▸ **Exercise directions**
Show every line that has the string "joints" in it.

▸ **Source data**

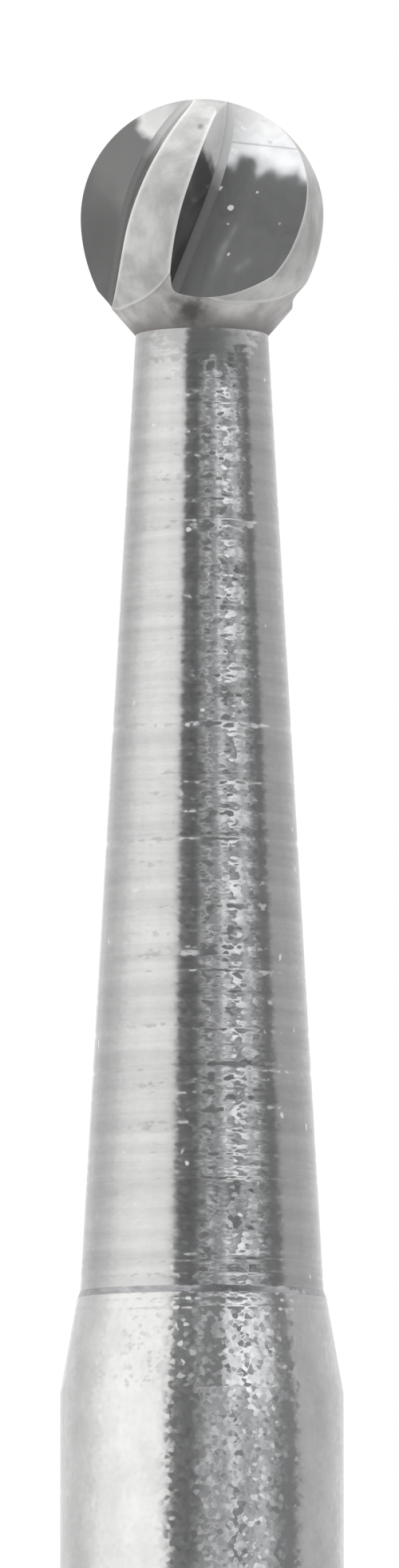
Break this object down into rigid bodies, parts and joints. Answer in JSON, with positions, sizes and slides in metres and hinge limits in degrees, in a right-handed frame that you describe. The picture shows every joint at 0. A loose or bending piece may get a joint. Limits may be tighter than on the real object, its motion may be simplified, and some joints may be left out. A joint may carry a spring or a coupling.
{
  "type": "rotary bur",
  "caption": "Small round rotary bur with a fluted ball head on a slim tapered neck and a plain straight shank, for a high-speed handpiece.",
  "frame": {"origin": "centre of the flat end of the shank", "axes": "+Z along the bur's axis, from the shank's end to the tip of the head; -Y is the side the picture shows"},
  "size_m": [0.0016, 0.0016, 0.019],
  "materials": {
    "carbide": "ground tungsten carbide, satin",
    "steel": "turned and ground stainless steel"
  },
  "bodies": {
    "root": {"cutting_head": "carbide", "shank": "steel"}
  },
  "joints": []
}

▸ **Final answer**
Break this object down into rigid bodies, parts and joints. Answer in JSON, with positions, sizes and slides in metres and hinge limits in degrees, in a right-handed frame that you describe. The picture shows every joint at 0. A loose or bending piece may get a joint. Limits may be tighter than on the real object, its motion may be simplified, and some joints may be left out. A joint may carry a spring or a coupling.
  "joints": []